A run of records

┄┄┄┄┄┄┄┄┄┄┄┄┄┄┄┄┄┄┄┄

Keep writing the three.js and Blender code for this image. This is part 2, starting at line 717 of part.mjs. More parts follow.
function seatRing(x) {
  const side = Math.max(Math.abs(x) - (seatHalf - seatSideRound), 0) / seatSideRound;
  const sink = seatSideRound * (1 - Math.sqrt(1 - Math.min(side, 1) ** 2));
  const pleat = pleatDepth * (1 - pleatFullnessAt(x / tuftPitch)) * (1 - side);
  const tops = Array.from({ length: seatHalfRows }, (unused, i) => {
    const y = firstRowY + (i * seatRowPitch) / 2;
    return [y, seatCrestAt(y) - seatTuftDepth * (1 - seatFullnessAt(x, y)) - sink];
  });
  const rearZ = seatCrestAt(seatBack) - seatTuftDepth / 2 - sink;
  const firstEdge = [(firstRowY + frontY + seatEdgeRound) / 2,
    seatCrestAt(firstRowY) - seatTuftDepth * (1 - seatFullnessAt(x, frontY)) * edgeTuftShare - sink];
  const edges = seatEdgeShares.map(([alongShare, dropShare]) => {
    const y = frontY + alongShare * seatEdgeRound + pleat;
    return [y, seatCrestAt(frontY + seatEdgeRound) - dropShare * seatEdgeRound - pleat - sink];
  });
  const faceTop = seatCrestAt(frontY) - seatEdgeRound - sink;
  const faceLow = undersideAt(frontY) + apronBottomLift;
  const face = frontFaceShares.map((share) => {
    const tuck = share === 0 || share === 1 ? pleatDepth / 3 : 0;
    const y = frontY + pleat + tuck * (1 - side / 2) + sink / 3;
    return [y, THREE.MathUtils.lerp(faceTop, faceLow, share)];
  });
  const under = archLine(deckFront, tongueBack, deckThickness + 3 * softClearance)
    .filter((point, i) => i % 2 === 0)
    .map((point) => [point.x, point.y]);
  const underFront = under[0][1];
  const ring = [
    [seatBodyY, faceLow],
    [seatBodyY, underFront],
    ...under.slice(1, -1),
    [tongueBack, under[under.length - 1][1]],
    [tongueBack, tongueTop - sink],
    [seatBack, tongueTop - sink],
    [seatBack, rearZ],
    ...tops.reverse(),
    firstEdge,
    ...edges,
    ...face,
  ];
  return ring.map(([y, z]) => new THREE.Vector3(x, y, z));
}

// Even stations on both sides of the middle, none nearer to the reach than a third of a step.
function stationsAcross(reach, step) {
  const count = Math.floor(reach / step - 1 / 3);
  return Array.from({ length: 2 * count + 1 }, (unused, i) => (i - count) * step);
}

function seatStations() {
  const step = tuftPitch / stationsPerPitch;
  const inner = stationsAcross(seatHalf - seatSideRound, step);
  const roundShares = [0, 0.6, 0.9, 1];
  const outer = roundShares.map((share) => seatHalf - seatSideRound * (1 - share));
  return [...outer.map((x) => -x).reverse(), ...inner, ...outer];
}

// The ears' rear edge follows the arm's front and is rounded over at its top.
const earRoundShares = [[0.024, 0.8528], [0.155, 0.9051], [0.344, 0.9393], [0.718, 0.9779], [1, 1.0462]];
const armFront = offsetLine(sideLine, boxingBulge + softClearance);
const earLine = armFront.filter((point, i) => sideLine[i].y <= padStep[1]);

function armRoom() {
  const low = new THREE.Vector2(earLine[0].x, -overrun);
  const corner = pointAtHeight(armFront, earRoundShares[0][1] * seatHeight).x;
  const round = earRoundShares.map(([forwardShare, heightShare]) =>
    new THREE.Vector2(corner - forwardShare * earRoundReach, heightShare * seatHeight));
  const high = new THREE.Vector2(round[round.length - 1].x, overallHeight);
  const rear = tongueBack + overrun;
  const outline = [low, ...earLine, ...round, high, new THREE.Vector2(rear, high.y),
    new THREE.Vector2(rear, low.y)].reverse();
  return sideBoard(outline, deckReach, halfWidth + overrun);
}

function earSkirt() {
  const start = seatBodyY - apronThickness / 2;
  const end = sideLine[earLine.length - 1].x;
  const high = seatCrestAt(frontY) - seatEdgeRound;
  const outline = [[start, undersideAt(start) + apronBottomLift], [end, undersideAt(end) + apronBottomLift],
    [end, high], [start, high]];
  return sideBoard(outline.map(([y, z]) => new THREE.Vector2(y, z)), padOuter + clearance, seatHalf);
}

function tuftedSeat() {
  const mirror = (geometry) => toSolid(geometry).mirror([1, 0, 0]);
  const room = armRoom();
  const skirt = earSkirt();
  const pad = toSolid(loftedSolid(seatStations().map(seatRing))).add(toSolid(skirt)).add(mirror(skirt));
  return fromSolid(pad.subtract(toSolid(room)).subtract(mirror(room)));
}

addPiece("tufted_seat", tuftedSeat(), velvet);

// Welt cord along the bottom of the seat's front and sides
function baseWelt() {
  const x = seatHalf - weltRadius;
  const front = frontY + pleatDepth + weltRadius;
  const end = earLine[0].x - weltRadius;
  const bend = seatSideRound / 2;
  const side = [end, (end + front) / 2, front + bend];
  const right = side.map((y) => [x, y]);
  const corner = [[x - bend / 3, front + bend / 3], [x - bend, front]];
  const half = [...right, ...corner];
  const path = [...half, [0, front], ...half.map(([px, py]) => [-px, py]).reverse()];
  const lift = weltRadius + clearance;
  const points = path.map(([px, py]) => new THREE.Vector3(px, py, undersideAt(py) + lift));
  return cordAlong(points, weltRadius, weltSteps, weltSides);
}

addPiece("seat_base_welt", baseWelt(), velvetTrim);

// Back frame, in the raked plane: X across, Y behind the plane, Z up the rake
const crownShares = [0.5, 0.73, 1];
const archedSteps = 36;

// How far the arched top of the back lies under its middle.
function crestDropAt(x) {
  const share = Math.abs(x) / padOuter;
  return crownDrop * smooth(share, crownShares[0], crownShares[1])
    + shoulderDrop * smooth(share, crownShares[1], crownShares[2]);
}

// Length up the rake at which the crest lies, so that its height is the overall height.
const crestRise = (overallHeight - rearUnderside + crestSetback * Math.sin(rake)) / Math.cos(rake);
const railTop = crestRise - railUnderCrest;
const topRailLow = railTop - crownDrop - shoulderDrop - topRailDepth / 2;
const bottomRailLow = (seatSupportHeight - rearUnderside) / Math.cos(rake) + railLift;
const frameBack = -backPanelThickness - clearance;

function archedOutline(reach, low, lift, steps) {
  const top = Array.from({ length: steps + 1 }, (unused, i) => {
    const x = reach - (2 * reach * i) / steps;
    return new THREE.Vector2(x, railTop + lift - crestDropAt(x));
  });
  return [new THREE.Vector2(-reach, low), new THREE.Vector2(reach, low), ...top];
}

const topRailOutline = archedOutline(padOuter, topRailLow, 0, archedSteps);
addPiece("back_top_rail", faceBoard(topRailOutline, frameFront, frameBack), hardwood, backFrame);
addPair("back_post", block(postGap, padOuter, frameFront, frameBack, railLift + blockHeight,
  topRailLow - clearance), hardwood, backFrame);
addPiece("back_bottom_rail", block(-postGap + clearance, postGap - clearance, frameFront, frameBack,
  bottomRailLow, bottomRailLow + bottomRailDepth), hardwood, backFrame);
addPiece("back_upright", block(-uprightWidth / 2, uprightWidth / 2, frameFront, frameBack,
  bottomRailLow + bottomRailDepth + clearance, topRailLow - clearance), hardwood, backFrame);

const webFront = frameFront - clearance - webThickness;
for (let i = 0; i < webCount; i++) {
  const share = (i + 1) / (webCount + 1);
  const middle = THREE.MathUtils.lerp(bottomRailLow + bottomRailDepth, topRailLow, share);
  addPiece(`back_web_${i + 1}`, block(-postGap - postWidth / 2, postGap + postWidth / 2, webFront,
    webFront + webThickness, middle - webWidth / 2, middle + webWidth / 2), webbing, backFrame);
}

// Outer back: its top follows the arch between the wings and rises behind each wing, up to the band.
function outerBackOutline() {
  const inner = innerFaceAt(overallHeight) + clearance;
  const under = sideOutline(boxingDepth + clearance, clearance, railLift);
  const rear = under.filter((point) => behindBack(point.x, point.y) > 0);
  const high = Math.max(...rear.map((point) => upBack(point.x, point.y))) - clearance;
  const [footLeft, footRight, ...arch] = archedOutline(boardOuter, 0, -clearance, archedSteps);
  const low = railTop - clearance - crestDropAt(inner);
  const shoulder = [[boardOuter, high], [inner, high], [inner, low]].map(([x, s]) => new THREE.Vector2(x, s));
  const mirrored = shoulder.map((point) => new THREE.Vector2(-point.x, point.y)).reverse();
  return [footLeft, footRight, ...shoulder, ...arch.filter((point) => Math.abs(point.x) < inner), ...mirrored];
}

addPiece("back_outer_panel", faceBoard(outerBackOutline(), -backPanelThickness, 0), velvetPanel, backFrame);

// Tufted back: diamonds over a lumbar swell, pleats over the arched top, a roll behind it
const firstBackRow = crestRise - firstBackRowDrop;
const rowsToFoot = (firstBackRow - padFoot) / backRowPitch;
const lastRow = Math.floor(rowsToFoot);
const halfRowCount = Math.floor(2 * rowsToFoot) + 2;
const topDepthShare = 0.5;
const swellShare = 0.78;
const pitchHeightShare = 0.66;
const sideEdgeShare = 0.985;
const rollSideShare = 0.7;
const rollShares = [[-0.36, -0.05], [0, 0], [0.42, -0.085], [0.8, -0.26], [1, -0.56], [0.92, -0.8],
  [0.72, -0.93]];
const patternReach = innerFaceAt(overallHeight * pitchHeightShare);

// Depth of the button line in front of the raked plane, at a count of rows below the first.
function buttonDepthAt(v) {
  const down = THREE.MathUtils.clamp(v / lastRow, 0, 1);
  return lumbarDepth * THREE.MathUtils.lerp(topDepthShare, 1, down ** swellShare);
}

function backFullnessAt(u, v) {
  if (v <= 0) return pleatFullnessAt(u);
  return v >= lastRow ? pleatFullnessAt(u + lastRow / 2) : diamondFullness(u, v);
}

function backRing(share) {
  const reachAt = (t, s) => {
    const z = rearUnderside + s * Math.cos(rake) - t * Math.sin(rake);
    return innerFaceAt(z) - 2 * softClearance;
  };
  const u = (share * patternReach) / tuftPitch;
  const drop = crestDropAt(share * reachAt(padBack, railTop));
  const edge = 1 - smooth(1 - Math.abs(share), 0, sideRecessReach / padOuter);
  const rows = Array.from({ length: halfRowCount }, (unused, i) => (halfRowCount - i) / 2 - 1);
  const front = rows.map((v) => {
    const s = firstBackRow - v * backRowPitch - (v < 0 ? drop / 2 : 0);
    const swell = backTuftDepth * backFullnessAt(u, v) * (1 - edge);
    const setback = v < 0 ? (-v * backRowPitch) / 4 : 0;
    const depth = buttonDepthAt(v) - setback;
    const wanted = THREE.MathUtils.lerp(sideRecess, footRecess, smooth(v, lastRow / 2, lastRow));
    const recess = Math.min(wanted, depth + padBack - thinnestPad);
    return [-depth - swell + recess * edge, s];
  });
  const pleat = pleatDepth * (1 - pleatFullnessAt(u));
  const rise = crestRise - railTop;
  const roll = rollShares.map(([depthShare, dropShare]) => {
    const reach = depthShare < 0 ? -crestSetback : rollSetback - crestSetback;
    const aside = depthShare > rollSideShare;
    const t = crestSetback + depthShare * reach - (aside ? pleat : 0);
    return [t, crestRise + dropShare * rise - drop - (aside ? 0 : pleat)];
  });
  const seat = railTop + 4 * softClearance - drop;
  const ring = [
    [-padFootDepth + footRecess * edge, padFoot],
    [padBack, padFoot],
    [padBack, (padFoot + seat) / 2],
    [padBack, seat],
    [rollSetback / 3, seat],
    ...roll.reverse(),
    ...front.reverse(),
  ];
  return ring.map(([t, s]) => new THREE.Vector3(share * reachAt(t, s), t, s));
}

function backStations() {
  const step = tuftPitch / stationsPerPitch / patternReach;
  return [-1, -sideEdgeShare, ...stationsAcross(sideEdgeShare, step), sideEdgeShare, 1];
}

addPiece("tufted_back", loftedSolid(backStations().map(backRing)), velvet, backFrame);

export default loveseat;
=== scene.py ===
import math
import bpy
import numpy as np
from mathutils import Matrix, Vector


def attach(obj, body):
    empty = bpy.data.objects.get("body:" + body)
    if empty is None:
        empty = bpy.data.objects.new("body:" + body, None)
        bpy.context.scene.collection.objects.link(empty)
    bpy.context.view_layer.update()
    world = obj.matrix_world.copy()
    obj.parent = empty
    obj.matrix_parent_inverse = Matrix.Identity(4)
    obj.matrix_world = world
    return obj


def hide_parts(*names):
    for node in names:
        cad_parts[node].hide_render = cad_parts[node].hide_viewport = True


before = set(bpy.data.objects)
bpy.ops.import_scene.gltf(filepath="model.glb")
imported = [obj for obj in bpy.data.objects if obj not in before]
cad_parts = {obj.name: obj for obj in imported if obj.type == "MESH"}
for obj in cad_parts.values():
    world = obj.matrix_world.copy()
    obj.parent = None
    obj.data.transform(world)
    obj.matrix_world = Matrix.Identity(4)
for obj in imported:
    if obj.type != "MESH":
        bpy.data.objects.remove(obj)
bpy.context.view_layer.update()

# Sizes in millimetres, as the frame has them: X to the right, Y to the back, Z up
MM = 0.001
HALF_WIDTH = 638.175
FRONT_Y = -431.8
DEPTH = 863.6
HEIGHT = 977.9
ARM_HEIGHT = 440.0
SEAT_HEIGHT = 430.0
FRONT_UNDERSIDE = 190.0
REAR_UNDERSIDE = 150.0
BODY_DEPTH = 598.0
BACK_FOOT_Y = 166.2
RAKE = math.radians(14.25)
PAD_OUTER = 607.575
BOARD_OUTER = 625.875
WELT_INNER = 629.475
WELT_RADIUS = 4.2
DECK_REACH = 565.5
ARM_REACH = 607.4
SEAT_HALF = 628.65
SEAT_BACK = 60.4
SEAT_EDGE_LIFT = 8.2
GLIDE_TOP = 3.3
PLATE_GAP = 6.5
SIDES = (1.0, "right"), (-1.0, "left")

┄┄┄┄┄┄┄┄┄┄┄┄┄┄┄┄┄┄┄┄

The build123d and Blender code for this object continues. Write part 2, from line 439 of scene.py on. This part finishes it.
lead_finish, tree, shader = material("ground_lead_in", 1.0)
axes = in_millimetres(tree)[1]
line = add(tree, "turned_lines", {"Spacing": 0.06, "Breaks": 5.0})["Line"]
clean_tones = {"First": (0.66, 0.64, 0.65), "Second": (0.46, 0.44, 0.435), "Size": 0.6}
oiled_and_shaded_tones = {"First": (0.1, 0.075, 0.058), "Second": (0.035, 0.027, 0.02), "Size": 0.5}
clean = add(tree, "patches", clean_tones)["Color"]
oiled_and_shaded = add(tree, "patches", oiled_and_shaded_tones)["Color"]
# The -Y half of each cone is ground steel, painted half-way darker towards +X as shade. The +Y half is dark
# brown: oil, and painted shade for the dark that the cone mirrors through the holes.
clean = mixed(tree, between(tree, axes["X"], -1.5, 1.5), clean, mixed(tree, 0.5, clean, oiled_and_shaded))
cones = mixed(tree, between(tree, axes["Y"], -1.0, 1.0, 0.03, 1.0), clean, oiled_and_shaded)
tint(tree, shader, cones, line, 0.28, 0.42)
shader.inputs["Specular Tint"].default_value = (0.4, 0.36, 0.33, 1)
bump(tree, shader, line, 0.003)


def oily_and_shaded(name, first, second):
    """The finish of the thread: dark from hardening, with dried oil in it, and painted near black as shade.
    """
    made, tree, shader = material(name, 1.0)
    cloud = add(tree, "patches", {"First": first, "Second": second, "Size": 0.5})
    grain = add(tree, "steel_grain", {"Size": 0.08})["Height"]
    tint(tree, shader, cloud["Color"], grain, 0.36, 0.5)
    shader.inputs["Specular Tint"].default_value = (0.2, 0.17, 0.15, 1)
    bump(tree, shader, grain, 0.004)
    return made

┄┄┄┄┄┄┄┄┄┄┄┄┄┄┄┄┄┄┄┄

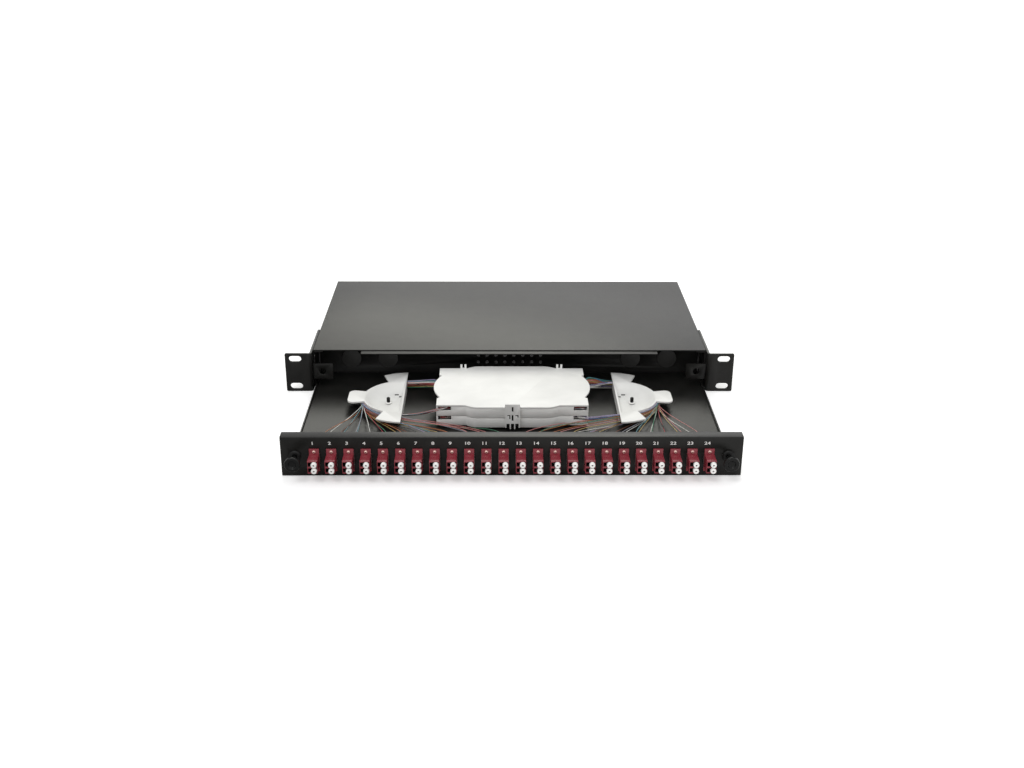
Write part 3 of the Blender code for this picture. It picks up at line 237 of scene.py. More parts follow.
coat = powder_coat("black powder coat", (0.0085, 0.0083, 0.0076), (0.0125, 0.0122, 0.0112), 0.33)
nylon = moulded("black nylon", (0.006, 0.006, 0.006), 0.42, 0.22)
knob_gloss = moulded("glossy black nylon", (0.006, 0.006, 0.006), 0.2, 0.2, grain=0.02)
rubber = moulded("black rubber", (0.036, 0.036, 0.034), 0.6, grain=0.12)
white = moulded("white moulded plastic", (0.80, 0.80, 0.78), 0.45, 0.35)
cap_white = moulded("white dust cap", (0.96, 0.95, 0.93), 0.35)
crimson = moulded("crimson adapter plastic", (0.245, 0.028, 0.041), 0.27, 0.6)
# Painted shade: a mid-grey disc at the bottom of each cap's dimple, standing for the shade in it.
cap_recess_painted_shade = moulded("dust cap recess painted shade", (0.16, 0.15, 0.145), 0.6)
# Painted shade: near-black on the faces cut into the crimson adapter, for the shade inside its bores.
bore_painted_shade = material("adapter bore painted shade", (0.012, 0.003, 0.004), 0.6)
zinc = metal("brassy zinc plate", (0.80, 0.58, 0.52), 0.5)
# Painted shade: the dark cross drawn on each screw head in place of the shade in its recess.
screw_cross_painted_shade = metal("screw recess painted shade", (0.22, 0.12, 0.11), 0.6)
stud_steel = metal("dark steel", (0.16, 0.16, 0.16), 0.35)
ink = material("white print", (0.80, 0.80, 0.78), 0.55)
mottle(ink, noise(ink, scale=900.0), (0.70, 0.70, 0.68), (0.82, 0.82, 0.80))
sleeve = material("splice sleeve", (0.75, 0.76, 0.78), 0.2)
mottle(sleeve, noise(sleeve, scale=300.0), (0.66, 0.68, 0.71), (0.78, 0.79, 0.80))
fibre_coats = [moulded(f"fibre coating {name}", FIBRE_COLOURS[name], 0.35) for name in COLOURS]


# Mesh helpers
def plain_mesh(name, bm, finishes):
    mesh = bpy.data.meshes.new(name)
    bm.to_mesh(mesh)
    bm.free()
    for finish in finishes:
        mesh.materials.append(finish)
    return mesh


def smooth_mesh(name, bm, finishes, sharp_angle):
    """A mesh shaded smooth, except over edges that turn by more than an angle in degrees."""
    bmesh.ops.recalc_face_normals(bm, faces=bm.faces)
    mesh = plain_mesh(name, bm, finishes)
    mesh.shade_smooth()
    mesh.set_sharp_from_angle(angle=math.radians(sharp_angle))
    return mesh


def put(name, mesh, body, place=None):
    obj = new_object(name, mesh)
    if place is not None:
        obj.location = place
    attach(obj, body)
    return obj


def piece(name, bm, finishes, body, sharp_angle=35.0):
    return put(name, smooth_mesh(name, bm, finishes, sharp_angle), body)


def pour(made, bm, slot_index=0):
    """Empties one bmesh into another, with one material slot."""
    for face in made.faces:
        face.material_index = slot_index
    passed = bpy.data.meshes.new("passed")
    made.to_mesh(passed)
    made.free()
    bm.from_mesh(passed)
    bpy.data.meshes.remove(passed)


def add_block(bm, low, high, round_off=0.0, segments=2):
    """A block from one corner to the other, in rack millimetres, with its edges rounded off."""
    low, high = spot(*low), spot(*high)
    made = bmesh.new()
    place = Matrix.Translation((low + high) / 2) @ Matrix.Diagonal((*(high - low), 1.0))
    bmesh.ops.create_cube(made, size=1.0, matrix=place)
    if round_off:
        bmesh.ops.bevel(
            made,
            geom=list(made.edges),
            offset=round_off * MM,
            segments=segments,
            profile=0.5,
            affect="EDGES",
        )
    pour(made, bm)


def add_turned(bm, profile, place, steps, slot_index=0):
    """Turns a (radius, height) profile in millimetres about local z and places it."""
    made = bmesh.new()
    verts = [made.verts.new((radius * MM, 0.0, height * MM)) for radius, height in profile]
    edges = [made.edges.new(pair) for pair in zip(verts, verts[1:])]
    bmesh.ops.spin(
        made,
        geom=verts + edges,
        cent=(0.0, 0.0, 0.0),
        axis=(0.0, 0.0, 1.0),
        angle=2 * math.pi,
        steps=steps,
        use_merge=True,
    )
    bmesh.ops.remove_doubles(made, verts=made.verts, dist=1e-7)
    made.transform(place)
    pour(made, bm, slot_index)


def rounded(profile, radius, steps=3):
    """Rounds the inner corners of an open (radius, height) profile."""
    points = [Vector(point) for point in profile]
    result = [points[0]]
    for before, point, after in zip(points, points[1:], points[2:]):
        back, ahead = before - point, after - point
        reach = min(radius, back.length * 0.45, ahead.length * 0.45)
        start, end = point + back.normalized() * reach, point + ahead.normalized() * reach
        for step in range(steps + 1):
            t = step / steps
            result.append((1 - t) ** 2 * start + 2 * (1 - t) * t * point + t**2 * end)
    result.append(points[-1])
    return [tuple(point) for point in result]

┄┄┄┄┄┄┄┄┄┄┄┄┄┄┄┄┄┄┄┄

» **Instructions for the task**
Look back at the entries above and repeat, unchanged, every line from the line holding "loftedSolid(backStations().map(backRing)), velvet, backFrame);" through the line holding "imported = [obj".

» **Exercise response**
addPiece("tufted_back", loftedSolid(backStations().map(backRing)), velvet, backFrame);

export default loveseat;
=== scene.py ===
import math
import bpy
import numpy as np
from mathutils import Matrix, Vector


def attach(obj, body):
    empty = bpy.data.objects.get("body:" + body)
    if empty is None:
        empty = bpy.data.objects.new("body:" + body, None)
        bpy.context.scene.collection.objects.link(empty)
    bpy.context.view_layer.update()
    world = obj.matrix_world.copy()
    obj.parent = empty
    obj.matrix_parent_inverse = Matrix.Identity(4)
    obj.matrix_world = world
    return obj


def hide_parts(*names):
    for node in names:
        cad_parts[node].hide_render = cad_parts[node].hide_viewport = True


before = set(bpy.data.objects)
bpy.ops.import_scene.gltf(filepath="model.glb")
imported = [obj for obj in bpy.data.objects if obj not in before]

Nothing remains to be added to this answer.